**INFORMATION SUPPLIED**
==========

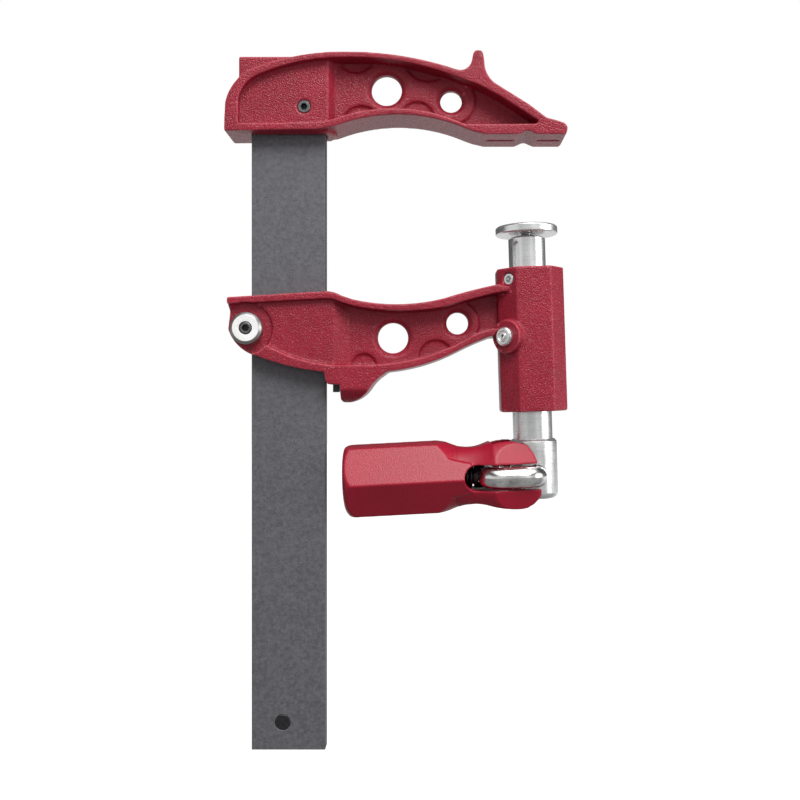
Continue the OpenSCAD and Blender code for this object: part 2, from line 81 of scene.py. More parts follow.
def spindle_place():
    """The matrix that takes the spindle's own frame, with the handle's pivot at zero, to the row frame."""
    up = Vector(JOINTS["spindle_turn"]["axis"]).normalized()
    right = Vector((0, 1, 0)).cross(up).normalized()
    place = Matrix((right, up.cross(right), up)).transposed().to_4x4()
    place.translation = Vector(JOINTS["spindle_turn"]["pos_m"])
    return place


def side_place(node):
    """A frame whose Z runs out of the housing through the middle of a small node on its slanted side."""
    low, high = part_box(node)
    inward = Vector(JOINTS["nipple_ball_press"]["axis"]).normalized()
    turn = inward.to_track_quat("-Z", "Y").to_matrix().to_4x4()
    turn.translation = (low + high) / 2
    return turn


def cross_place(node):
    """A frame whose Z runs along Y through the middle of a node."""
    low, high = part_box(node)
    turn = Matrix.Rotation(math.radians(90), 4, "X")
    turn.translation = (low + high) / 2
    return turn


SPINDLE = spindle_place()


class ClampSizes(bpy.types.PropertyGroup):
    """Sizes of the finish on the pieces."""

    cast_voxel: bpy.props.FloatProperty(
        name="Casting grid", description="Grid on which the castings are rounded",
        default=0.45 * MM, min=0.3 * MM, max=1 * MM, unit="LENGTH", precision=5)
    cast_rounds: bpy.props.IntProperty(
        name="Casting rounding", description="Smoothing passes over the castings", default=13, min=1, max=40)
    grip_voxel: bpy.props.FloatProperty(
        name="Handle grid", description="Grid on which the handle is rounded",
        default=0.4 * MM, min=0.3 * MM, max=1 * MM, unit="LENGTH", precision=5)
    grip_rounds: bpy.props.IntProperty(
        name="Handle rounding", description="Smoothing passes over the handle", default=9, min=1, max=40)
    steel_edge: bpy.props.FloatProperty(
        name="Steel edge", description="Width of the eased edges on turned steel",
        default=0.22 * MM, min=0.05 * MM, max=0.5 * MM, unit="LENGTH", precision=5)
    bar_edge: bpy.props.FloatProperty(
        name="Bar edge", description="Width of the eased edges on the bar",
        default=0.45 * MM, min=0.1 * MM, max=1 * MM, unit="LENGTH", precision=5)
    link_wave: bpy.props.FloatProperty(
        name="Link waviness", description="How far the forged link strays from true round steel",
        default=0.25 * MM, min=0, max=0.5 * MM, unit="LENGTH", precision=5)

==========

**YOUR OBJECTIVE**
Copy out the whole listing, exactly as written.

**ANSWER FOR THIS EXERCISE**
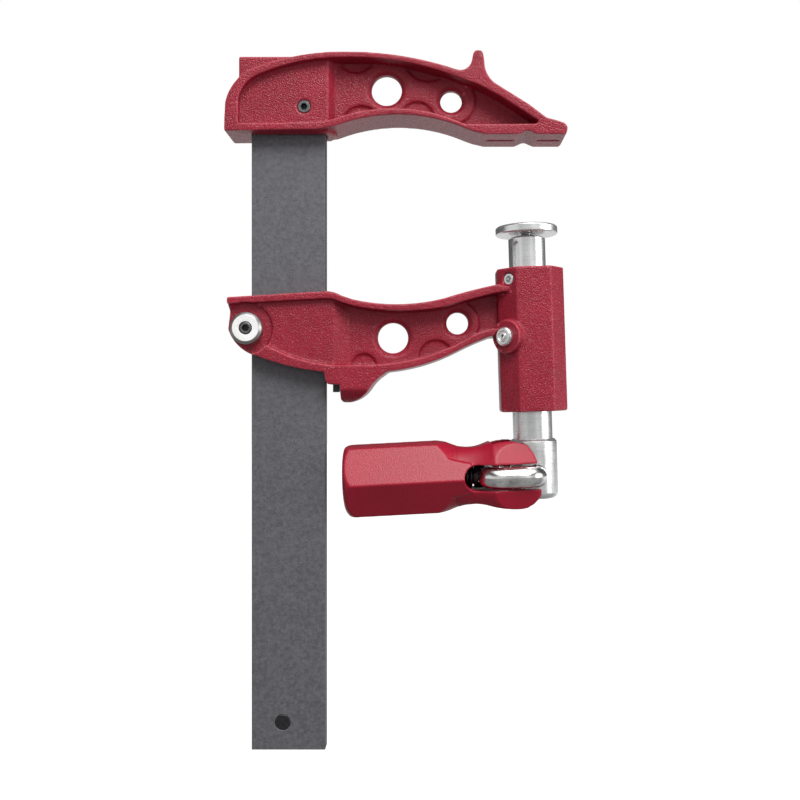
Continue the OpenSCAD and Blender code for this object: part 2, from line 81 of scene.py. More parts follow.
def spindle_place():
    """The matrix that takes the spindle's own frame, with the handle's pivot at zero, to the row frame."""
    up = Vector(JOINTS["spindle_turn"]["axis"]).normalized()
    right = Vector((0, 1, 0)).cross(up).normalized()
    place = Matrix((right, up.cross(right), up)).transposed().to_4x4()
    place.translation = Vector(JOINTS["spindle_turn"]["pos_m"])
    return place


def side_place(node):
    """A frame whose Z runs out of the housing through the middle of a small node on its slanted side."""
    low, high = part_box(node)
    inward = Vector(JOINTS["nipple_ball_press"]["axis"]).normalized()
    turn = inward.to_track_quat("-Z", "Y").to_matrix().to_4x4()
    turn.translation = (low + high) / 2
    return turn


def cross_place(node):
    """A frame whose Z runs along Y through the middle of a node."""
    low, high = part_box(node)
    turn = Matrix.Rotation(math.radians(90), 4, "X")
    turn.translation = (low + high) / 2
    return turn


SPINDLE = spindle_place()


class ClampSizes(bpy.types.PropertyGroup):
    """Sizes of the finish on the pieces."""

    cast_voxel: bpy.props.FloatProperty(
        name="Casting grid", description="Grid on which the castings are rounded",
        default=0.45 * MM, min=0.3 * MM, max=1 * MM, unit="LENGTH", precision=5)
    cast_rounds: bpy.props.IntProperty(
        name="Casting rounding", description="Smoothing passes over the castings", default=13, min=1, max=40)
    grip_voxel: bpy.props.FloatProperty(
        name="Handle grid", description="Grid on which the handle is rounded",
        default=0.4 * MM, min=0.3 * MM, max=1 * MM, unit="LENGTH", precision=5)
    grip_rounds: bpy.props.IntProperty(
        name="Handle rounding", description="Smoothing passes over the handle", default=9, min=1, max=40)
    steel_edge: bpy.props.FloatProperty(
        name="Steel edge", description="Width of the eased edges on turned steel",
        default=0.22 * MM, min=0.05 * MM, max=0.5 * MM, unit="LENGTH", precision=5)
    bar_edge: bpy.props.FloatProperty(
        name="Bar edge", description="Width of the eased edges on the bar",
        default=0.45 * MM, min=0.1 * MM, max=1 * MM, unit="LENGTH", precision=5)
    link_wave: bpy.props.FloatProperty(
        name="Link waviness", description="How far the forged link strays from true round steel",
        default=0.25 * MM, min=0, max=0.5 * MM, unit="LENGTH", precision=5)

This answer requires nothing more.